Selon l’art. 132 CPC, le tribunal fixe un délai pour la rectification des vices de forme. A défaut, l’acte n’est pas pris en considération. Il en va de même, selon l’al. 2, des actes illisibles, inconvenants, incompréhensibles ou prolixes. Un mémoire est incompréhensible si ses conclusions ou leur motivation ne sont pas claires, c’est-à-dire lorsqu’elles sont ambiguës ou contradictoires, ou si aucun motif raisonnable ne peut être discerné. Une présentation peu claire ou non structurée peut aussi être considérée comme incompréhensible. Le tribunal doit interpréter l’acte selon le principe de la bonne foi. L’acte n’est pas incompréhensible lorsqu’il est insuffisamment motivé. L’arrêt traite également de la question de la prolixité d’un mémoire.
(4A_55/2021 du 2.3.2021)
Justificatif de sécurité supplémentaire pour Beznau
Le TF rejette pour l’essentiel un recours concernant le justificatif de sécurité pour la Centrale nucléaire de Beznau, demandé par l’Inspection fédérale de la sécurité nucléaire (IFSN) après l’accident survenu à Fukushima en 2011. Le recours est partiellement admis, dans la mesure où l’IFSN doit exiger de l’exploitante de la Centrale de Beznau un justificatif de sécurité supplémentaire, à moins que cela ne soit devenu entre-temps sans objet en raison d’autres contrôles de l’IFSN.
(2C_206/2019 du 25.3.2021)
Tribunal administratif fédéral
Risque de dommage pour la Suisse
Selon le TAF, c’est à raison que l’Assurance suisse contre les risques à l’exportation (SERV) a refusé l’accès à des documents officiels à une journaliste de la Télévision suisse alémanique en s’appuyant sur le régime des exceptions de la Loi sur la transparence. La SERV a exposé de manière pertinente le risque d’atteinte aux relations internationales de la Suisse si l’accès était accordé.
(A-4494/2020 du 20.4.2021)
Le TPF tenu de payer des frais d’avocats
Une juge du Tribunal pénal fédéral (TPF) doit être indemnisée des honoraires d’avocat qu’elle a dû débourser à la suite de la publication d’un rapport de surveillance du TF et de déclarations du président de ce dernier, à la suite des incidents survenus au TPF. Selon le TAF, le devoir d’assistance de l’employeur vaut également à l’égard des juges. Comme tous les employeurs, le TPF est tenu de protéger l’honneur personnel et professionnel ainsi que la position et la réputation de ses employés au sein de l’institution.

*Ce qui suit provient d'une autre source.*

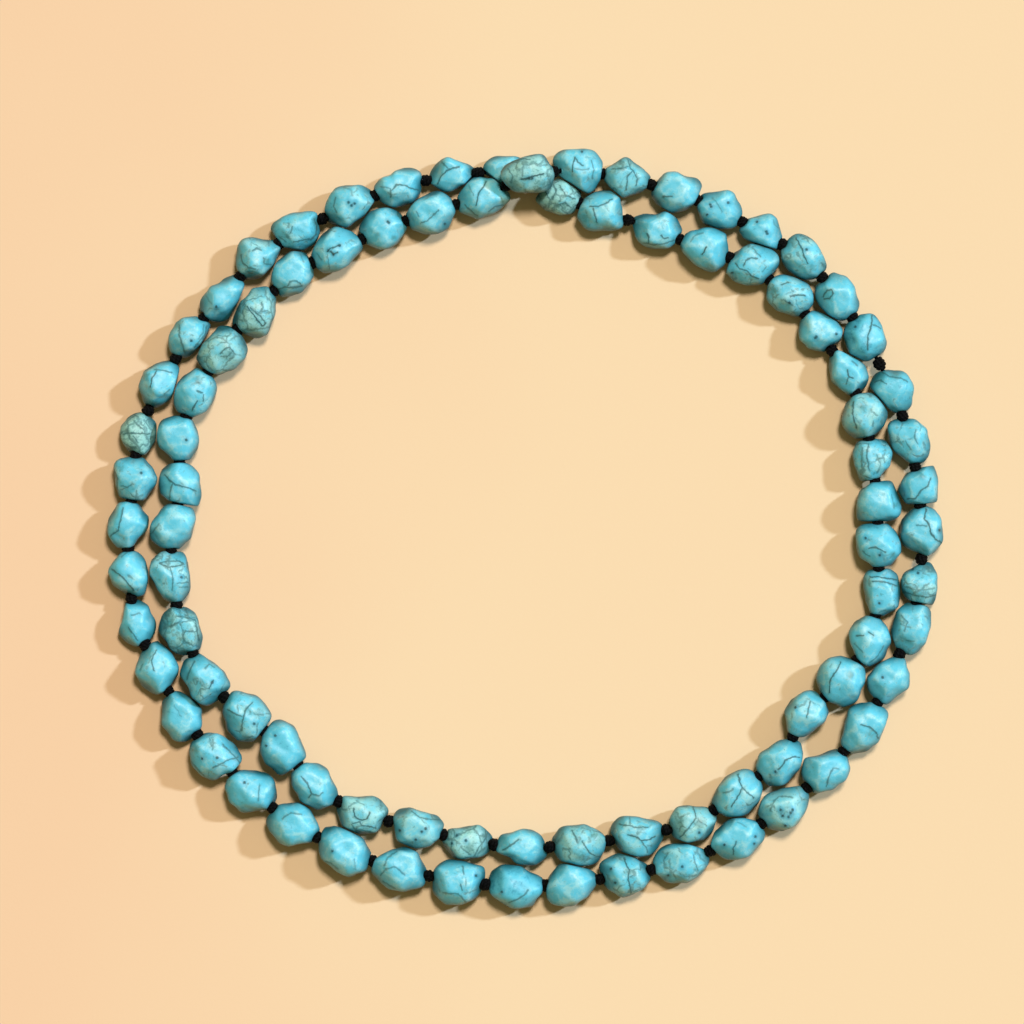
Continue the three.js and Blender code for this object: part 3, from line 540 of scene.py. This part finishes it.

(A-3584/2020 du 12.4.2021)
Abus de position dominante de Naxoo SA
Le TAF confirme, sur le principe, la sanction pour abus de position dominante prononcée contre Naxoo SA par la Commission de la concurrence. Il constate que Naxoo occupait une position dominante en Ville de Genève sur le marché du raccordement au téléréseau, et juge que la société a abusé de cette position au détriment des propriétaires d’immeubles, des fournisseurs de systèmes tiers et des consommateurs finaux. Le TAF réduit toutefois le montant de l’amende à environ 3,25 millions de francs pour tenir compte du chiffre d’affaires effectif de Naxoo.
(B-2798/2018 du 16.2.2021)
Tribunal pénal fédéral
L’«icône de la finance» obtient un sursis partiel
Le TPF condamne un financier allemand, surnommé «l’icône de la finance» à 36 mois de prison, dont 18 mois ferme, pour gestion déloyale aggravée et faux dans les titres répétés. Le TPF s’est déclaré incompétent pour une partie des faits qui ont été commis aux Etats-Unis, et d’autres ont été considérés comme prescrits. Agissant comme le héros du film «Le loup de Wall Street», l’homme a mis en œuvre un mécanisme visant à faire grimper artificiellement et de manière trompeuse les cours de titres américains à très faible valeur, échangés sur un marché de gré à gré non régulé. Il recourait à une société de gestion de fonds qu’il avait lui-même créée pour opérer des ventes croisées entre les différents fonds gérés par la société afin d’augmenter les cours et les volumes de transactions. L’homme s’est enrichi de 140 millions de dollars.